Боже мой! Тоска и боль. И снова уже снег в ноябре. Дни слагались в месяцы и до сегодняшнего дня ровно год. Кстати: свидание с мамой было двадцать пятого ноября – в годовщину моего ареста. Ну, не совсем в годовщину. На двадцать дней позже. А постановление Особого Совещания – от девятнадцатого ноября. Да, правильно, от девятнадцатого ноября. Я, должно быть, здорово изменился, вид у меня, наверное, был неказистый. Это особенно было заметно по маме, когда она на меня глядела и ничего не могла выговорить от слёз. И плечи у неё были опущены. Даже страшно вспомнить. Такая милая и родная, рядом с этими прижавшимися к сетке людьми. Я, вообще, теряюсь в толпе, а тут особенно как-то трудно было что-либо сказать. Так и не сказал то, что нужно. Ну, что же теперь делать? Кит-Войтенко считает, что нельзя ждать лучшего. Он человек военного искусства. Тут тебе и проблема технического перевооружения армии, и эффект встречного боя, и авиация с большим радиусом действия, и теория Людендорфа, и Шлифен, и Свечин. «А теперь вот, пожалуйста,.. Кулик артиллерией командует. Он у меня в академии учился. Полное ничтожество. А Михаила Николаевича Тухачевского списали в расход. Он как человек необыкновенный, обаятельный был человек. Я как-то вне службы беседовал с ним. Он мне тогда теорию Бердяева о войне изложил. Очень правильная там мысль, что война – великая проявительница. В ней проецируется на плоскости то, что происходит в глубине».

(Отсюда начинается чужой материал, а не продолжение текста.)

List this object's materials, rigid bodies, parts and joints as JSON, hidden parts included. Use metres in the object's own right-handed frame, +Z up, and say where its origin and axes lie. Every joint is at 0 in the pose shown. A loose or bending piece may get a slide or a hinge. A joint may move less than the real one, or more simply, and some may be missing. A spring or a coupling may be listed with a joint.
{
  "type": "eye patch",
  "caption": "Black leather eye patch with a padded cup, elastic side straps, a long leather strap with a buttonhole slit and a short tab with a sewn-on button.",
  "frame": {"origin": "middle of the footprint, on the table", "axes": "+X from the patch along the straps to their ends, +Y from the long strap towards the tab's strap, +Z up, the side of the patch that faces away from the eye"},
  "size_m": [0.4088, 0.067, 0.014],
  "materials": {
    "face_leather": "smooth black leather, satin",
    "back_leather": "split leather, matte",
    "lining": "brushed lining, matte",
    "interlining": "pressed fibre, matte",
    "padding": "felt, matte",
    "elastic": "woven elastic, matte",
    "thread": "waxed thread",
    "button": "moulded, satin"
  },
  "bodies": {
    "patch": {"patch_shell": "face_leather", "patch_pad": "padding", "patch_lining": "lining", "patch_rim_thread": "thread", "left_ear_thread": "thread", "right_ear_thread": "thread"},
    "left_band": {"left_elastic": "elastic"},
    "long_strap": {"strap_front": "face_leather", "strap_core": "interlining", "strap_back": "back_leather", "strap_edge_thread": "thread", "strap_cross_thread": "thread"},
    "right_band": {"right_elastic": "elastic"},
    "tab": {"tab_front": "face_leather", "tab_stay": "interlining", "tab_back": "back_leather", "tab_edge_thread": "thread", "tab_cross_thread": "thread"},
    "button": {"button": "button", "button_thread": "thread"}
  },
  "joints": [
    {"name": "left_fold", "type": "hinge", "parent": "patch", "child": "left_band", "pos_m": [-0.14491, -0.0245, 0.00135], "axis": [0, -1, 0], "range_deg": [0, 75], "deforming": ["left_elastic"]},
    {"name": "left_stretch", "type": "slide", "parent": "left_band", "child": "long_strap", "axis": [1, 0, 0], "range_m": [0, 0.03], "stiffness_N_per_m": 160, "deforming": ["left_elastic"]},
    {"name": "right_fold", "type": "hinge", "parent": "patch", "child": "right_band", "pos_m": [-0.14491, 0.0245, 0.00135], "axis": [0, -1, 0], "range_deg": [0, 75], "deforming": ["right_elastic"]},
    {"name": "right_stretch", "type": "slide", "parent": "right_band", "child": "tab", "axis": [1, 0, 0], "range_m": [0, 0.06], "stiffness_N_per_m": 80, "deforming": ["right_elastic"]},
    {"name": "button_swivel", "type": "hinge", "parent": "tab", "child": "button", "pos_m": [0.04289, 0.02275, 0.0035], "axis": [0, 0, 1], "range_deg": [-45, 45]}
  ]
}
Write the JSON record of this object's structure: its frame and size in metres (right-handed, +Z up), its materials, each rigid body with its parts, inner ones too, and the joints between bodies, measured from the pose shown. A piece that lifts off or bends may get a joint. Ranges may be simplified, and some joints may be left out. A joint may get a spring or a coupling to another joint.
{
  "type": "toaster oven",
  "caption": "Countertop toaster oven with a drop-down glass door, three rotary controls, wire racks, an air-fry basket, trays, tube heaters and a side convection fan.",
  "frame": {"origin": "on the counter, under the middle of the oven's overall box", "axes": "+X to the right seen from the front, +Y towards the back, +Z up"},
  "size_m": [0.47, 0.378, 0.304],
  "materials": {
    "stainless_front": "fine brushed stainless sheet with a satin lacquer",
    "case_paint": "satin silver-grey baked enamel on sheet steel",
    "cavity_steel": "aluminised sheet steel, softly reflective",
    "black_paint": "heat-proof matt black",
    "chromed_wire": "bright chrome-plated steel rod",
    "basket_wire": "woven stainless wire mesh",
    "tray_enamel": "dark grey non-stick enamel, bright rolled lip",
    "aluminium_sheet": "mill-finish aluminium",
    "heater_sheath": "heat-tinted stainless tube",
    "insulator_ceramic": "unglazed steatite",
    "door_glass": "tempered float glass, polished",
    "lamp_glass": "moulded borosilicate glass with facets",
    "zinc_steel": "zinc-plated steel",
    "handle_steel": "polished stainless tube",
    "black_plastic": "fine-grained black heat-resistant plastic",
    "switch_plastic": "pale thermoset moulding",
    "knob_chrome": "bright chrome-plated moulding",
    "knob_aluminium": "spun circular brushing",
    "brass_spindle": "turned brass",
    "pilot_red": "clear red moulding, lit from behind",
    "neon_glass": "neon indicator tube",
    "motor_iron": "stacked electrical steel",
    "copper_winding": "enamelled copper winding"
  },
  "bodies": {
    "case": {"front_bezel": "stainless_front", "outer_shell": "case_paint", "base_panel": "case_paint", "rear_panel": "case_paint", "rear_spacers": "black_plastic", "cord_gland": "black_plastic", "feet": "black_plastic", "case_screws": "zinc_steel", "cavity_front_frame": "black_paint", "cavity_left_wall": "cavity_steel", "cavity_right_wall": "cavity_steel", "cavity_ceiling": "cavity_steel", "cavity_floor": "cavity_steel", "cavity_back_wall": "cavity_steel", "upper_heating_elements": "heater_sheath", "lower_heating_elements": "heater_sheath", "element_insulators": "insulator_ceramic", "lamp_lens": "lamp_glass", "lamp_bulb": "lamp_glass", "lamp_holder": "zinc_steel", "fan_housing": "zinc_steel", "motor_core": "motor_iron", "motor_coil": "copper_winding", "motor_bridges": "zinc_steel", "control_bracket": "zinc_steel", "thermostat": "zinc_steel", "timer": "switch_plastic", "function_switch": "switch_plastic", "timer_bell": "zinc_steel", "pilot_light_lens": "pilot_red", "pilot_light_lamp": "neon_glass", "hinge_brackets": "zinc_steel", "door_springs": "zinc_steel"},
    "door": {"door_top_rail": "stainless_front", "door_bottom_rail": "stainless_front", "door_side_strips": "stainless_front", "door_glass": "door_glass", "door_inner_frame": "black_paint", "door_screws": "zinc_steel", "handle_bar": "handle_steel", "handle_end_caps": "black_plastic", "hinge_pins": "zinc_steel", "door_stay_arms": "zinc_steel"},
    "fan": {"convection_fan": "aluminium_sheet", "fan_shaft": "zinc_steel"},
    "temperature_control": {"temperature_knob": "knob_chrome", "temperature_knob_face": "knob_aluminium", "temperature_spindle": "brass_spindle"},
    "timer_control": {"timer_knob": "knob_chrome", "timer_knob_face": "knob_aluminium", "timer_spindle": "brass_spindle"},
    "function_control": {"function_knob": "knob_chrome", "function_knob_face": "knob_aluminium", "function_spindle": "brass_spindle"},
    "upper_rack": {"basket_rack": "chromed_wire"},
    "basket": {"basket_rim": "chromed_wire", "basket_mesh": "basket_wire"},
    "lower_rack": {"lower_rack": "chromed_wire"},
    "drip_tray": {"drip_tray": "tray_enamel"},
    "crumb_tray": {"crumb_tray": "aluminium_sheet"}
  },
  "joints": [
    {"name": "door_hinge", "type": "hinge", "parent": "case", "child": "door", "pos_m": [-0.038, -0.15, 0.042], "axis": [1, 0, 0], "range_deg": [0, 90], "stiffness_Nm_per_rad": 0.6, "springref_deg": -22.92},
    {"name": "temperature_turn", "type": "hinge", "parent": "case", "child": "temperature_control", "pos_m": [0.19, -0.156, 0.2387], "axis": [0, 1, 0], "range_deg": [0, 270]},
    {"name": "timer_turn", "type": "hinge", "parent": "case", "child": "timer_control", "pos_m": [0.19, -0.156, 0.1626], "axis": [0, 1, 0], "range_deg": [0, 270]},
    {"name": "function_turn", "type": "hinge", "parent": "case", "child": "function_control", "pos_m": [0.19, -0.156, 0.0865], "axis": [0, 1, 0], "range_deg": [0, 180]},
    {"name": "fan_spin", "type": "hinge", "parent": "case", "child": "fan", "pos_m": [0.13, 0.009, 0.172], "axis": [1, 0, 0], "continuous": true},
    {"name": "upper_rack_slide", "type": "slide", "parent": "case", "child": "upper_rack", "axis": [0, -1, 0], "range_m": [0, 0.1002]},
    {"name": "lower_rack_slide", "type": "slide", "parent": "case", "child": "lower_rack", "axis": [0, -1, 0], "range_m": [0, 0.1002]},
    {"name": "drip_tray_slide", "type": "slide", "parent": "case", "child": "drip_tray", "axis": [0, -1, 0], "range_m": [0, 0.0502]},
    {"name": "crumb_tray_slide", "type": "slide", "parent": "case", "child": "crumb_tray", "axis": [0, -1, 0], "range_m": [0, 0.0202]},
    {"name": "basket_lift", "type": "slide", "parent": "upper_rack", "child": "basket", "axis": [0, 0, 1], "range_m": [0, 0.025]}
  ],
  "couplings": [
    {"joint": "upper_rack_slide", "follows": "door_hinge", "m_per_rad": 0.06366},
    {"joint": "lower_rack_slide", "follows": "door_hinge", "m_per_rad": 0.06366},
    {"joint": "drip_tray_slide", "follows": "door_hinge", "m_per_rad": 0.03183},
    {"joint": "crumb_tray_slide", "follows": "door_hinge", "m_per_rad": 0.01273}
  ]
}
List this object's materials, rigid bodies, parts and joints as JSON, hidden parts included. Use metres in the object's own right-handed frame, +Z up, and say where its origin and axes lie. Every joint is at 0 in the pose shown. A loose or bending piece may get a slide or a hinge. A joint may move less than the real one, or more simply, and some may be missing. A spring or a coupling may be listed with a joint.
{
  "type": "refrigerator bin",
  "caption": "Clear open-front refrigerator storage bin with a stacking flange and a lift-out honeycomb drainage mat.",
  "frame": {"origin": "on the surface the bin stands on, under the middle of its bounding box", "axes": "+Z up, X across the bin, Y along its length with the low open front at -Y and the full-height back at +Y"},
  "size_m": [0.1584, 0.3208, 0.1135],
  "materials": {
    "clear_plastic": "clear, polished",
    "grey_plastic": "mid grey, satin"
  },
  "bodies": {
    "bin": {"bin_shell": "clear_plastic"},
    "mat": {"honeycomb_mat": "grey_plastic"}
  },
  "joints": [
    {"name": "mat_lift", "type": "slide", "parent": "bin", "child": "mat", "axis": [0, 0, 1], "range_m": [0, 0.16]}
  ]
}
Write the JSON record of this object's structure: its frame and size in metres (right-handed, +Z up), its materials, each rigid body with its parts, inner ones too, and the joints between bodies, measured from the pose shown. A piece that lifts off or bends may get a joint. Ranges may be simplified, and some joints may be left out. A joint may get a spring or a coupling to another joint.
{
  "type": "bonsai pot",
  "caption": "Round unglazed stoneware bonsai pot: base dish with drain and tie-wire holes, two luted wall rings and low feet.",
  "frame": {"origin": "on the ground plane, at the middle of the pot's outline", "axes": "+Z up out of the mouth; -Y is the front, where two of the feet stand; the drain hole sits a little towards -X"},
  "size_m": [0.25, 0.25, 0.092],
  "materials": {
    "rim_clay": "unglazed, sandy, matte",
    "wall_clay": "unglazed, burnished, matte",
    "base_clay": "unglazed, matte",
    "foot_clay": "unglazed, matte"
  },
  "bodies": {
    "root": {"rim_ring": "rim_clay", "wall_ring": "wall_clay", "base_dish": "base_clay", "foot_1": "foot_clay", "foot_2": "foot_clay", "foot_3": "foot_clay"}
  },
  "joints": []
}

Для Ильи Павловича расстрел Тухачевского – целая трагедия. Всё смыто и ничего не осталось, нет ничего. И вот тут развёртывается удивительная картина суда, на котором Илья Павлович присутствовал в числе других военачальников. И все они теперь оказались здесь. Никакого, понятно, суда не было. Торжествовал произвол. Но были в зале люди. И вот восстал Тухачевский со всей силой своего ума и речи против этой комедии. Получается оказывается нечто неожиданное. Словом – не сдались. Вот, где человек понял, что должно делать и чего никогда, ни при каких условиях делать не должно. Всё это очень важно. Пронесутся годы и может быть никто так и не узнает этих последних слов Тухачевского. Вырубить бы где-нибудь на скале большими глазастыми буквами эти слова: «Так что граждане судьи, и вы Ульрих, и вы Шапошников, и вы Блюхер, и вы Будённый, хочу, чтобы вы знали, что и вы, и мы здесь на скамье подсудимых кругом виноваты. Смотреть на всё это и молчать – преступление. А мы все эти годы смотрели и молчали. И за это нас и вас всех надо расстрелять». Сталин, очевидно, приняв весть ту, решил так и сделать – всех расстрелять, за исключением самых бессовестных. Вот тут я и подхожу к самому, может быть, главному: как же держать во власти сердце своё? Удалось мне здравым уйти из Лефортово. А дальше как же? Ловят человека на страхе. А что есть страх? Ведь когда старик Куликов, наткнувшись на меня в пересылке, упал на колени, то заскребла же в моём сердце такая жалость к нему, что обнял я его и усадил же рядом с собой. Мне бы тут покуражиться над ним, встать в позу судьи. Осатанели люди друг на друга, вот что! А ведь в глазах-то старика был страх, который означает совесть. А там и этот страх вырван у многих. Ведаю вот и я страх, но не обмер же я, а засмеялся, когда объявили мне о лишении свободы сроком на пять лет.